• _Work to complete_:
Each line that contains the word "caption" counts once; give the total for the records below and nothing else.

Structured object records

+===+

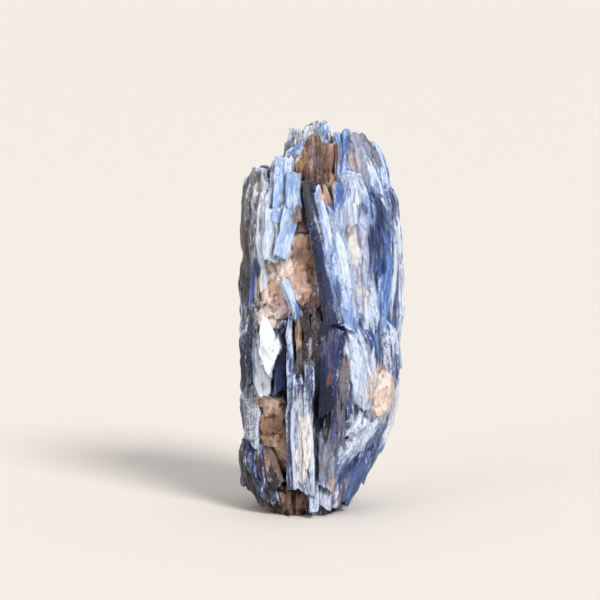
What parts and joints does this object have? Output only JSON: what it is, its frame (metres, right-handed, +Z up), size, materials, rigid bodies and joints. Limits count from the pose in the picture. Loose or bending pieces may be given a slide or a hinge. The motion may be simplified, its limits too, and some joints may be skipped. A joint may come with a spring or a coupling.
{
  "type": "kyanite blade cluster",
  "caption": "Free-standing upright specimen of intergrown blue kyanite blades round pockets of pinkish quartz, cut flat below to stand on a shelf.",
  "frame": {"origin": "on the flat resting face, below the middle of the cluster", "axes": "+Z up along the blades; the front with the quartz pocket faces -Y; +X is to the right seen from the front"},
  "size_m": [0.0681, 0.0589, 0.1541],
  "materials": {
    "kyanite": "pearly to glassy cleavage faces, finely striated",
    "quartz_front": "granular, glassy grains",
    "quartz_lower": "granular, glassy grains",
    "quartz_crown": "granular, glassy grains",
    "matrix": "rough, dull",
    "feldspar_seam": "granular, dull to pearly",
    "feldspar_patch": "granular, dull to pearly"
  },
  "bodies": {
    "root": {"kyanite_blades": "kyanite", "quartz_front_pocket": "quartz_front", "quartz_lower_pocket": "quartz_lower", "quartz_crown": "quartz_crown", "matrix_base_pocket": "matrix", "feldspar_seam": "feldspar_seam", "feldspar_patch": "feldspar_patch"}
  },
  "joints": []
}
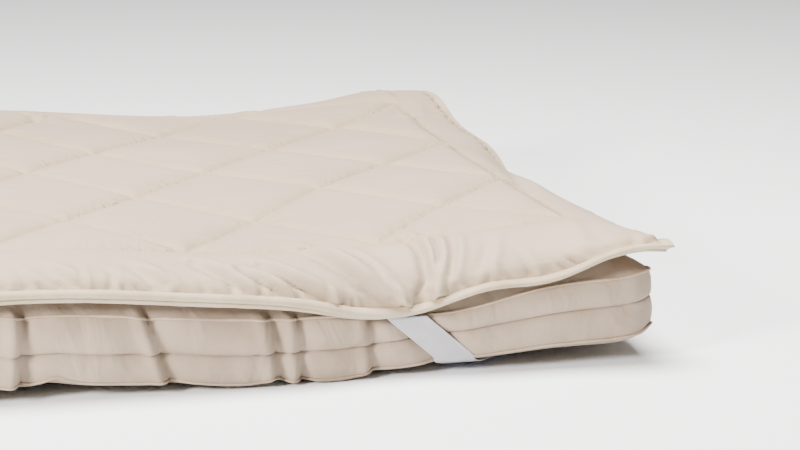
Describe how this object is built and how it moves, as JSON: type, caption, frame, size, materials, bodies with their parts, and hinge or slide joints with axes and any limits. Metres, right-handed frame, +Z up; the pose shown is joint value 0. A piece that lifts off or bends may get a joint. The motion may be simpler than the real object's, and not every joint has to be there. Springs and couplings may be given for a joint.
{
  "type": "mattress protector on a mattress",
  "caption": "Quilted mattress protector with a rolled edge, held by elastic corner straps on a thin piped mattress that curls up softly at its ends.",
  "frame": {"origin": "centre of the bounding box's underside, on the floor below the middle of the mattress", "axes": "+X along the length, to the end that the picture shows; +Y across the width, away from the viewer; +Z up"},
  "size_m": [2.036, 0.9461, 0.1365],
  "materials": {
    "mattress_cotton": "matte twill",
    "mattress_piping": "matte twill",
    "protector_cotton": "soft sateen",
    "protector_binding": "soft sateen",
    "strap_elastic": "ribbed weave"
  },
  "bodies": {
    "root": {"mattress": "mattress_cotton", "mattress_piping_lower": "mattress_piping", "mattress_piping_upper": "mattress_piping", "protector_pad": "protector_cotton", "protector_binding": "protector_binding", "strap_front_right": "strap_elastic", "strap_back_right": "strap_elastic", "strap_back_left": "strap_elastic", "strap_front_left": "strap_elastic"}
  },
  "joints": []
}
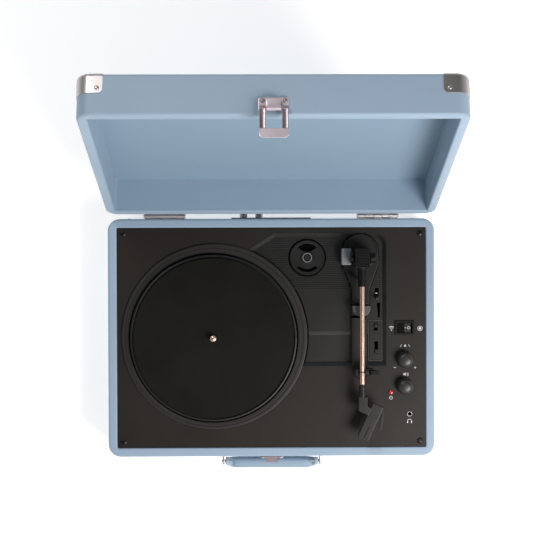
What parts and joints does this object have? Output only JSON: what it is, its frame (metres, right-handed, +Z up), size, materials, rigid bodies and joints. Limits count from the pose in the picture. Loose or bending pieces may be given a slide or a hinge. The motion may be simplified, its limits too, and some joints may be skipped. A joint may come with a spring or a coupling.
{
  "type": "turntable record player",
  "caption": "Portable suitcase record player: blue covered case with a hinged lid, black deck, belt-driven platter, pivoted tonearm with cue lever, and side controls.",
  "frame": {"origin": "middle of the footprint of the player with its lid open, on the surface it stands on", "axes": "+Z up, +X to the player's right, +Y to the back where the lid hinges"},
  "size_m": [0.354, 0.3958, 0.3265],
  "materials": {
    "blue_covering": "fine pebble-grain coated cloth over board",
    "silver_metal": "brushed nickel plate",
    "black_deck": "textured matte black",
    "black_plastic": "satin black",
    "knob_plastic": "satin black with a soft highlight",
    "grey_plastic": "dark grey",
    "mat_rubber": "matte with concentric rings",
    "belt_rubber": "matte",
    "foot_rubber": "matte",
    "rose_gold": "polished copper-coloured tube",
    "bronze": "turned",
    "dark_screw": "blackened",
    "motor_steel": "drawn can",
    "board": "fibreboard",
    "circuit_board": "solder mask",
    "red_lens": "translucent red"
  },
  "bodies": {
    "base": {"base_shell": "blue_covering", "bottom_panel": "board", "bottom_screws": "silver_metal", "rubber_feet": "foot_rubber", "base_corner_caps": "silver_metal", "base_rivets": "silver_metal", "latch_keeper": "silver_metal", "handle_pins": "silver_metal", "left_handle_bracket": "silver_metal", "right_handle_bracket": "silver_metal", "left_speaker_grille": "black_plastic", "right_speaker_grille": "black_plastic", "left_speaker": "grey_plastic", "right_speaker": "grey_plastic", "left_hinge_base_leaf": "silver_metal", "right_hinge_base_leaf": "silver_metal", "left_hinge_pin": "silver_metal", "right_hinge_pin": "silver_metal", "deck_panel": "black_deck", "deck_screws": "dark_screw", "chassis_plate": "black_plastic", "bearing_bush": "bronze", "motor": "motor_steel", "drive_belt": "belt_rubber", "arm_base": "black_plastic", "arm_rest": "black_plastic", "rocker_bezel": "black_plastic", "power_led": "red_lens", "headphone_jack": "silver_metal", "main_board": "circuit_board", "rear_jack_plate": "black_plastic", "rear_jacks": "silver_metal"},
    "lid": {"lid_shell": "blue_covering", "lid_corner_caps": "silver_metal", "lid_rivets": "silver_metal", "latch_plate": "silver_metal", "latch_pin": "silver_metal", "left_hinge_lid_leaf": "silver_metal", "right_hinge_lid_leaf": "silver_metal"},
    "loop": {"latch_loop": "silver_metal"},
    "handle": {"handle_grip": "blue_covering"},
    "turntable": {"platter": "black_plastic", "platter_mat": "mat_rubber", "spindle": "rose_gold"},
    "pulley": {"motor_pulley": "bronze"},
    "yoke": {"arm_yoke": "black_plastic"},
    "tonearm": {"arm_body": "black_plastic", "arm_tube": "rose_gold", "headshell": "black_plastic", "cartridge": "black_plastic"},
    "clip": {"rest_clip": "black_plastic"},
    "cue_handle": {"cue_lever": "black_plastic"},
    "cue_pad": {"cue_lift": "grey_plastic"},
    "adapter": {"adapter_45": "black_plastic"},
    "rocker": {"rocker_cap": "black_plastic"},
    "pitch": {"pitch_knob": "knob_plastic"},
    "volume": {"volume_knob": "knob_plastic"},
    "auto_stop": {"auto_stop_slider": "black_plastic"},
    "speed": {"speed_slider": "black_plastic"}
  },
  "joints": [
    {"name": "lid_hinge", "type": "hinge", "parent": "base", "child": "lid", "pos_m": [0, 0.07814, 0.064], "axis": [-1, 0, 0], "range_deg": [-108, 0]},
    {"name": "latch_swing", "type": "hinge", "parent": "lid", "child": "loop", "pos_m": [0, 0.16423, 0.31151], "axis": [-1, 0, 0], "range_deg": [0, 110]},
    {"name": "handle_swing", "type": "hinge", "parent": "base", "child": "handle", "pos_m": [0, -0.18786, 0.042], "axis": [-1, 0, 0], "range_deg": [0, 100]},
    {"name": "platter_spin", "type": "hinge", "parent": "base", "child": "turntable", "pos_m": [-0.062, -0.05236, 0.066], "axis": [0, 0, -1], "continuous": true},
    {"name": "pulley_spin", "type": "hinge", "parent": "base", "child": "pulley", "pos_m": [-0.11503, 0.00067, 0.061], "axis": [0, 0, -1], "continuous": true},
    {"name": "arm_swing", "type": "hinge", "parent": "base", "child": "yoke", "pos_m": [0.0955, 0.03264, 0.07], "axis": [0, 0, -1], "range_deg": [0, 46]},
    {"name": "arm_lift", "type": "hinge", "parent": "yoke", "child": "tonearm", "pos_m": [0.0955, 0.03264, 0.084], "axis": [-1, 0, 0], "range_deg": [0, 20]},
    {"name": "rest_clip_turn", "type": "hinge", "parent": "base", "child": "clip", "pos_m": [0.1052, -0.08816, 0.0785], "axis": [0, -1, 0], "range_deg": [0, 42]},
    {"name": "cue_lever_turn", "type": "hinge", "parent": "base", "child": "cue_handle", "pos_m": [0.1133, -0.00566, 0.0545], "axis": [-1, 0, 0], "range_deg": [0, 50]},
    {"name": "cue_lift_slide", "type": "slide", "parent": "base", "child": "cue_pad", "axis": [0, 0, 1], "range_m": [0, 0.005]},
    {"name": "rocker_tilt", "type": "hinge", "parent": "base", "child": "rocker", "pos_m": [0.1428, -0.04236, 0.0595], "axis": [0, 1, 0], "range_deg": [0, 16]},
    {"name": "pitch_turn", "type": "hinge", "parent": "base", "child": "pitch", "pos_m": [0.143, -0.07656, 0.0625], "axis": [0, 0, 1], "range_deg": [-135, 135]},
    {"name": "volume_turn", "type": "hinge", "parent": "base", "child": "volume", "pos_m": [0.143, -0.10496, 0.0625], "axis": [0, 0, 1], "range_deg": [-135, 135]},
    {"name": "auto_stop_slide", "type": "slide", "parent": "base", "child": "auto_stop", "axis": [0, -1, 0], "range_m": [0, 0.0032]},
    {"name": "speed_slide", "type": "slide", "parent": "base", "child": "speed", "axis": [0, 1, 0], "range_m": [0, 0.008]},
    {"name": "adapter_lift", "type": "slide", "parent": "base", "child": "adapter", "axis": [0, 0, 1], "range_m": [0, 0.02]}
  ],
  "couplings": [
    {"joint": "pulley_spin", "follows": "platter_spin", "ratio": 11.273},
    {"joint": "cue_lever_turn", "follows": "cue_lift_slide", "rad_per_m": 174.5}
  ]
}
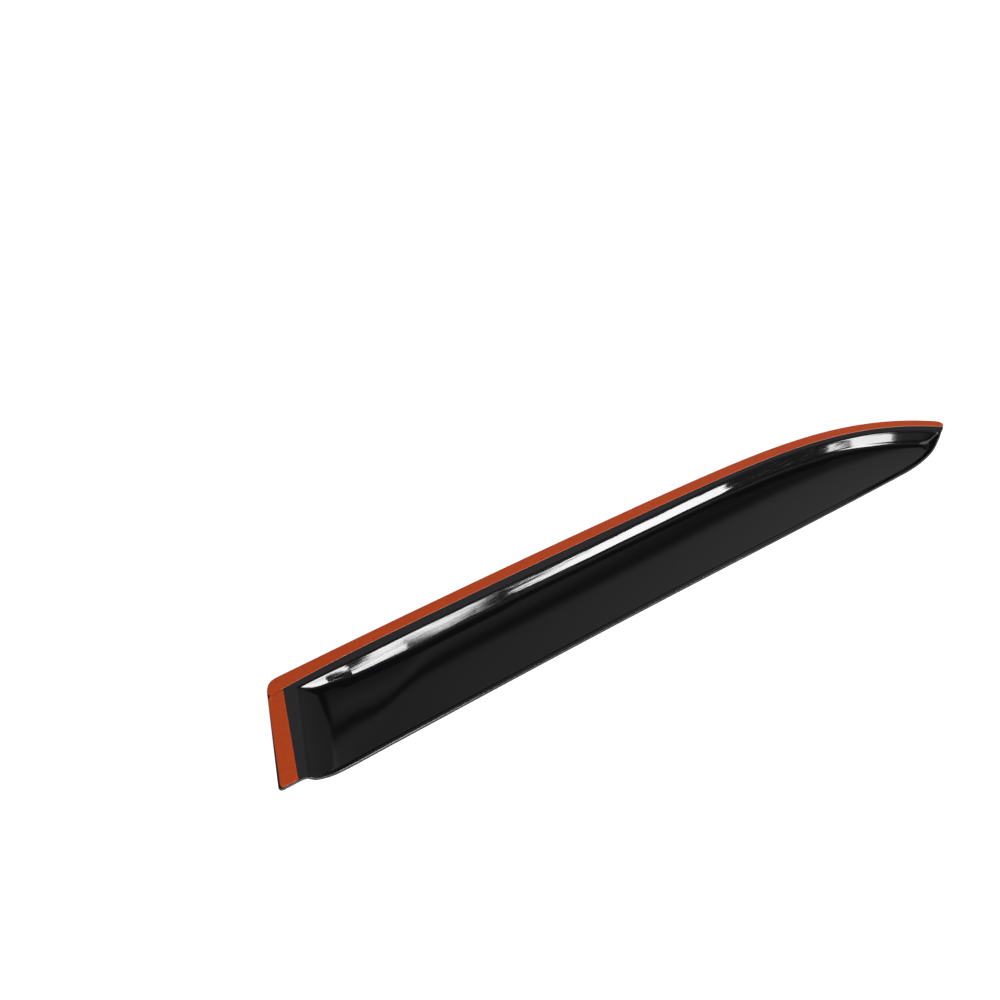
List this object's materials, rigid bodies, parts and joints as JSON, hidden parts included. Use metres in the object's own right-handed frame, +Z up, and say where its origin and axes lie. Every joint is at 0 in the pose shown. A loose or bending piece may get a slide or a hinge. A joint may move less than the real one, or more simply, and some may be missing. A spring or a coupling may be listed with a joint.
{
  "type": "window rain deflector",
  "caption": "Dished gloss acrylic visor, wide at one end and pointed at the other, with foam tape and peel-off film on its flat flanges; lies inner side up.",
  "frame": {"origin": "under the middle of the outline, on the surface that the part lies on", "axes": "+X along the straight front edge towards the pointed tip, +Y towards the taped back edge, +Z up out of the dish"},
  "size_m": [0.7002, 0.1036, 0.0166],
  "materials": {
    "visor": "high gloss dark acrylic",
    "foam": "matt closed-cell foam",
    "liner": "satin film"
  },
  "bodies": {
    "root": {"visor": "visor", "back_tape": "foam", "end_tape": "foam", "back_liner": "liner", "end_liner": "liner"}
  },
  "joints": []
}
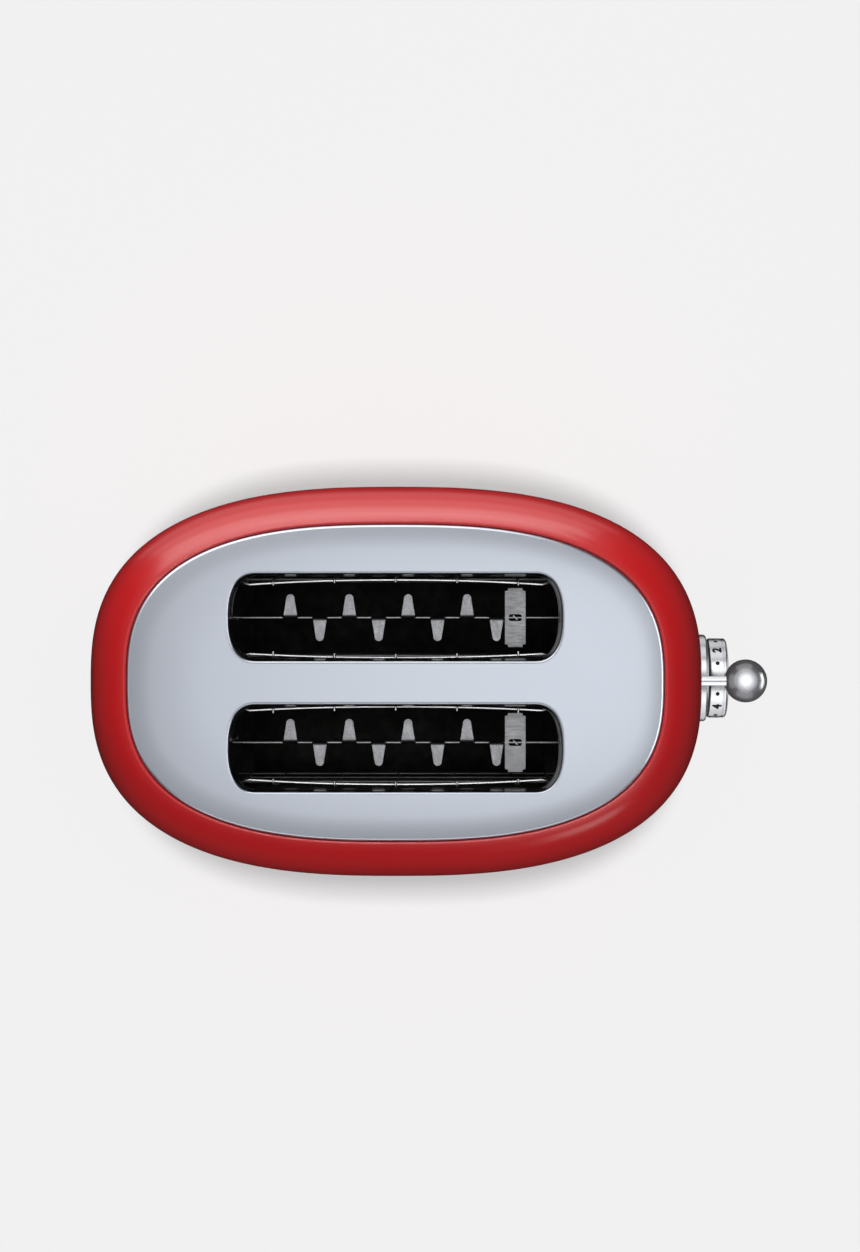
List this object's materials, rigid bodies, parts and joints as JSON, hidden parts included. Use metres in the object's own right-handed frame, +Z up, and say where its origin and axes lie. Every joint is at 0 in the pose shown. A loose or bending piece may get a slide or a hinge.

+===+

• _Answer for the task_:
5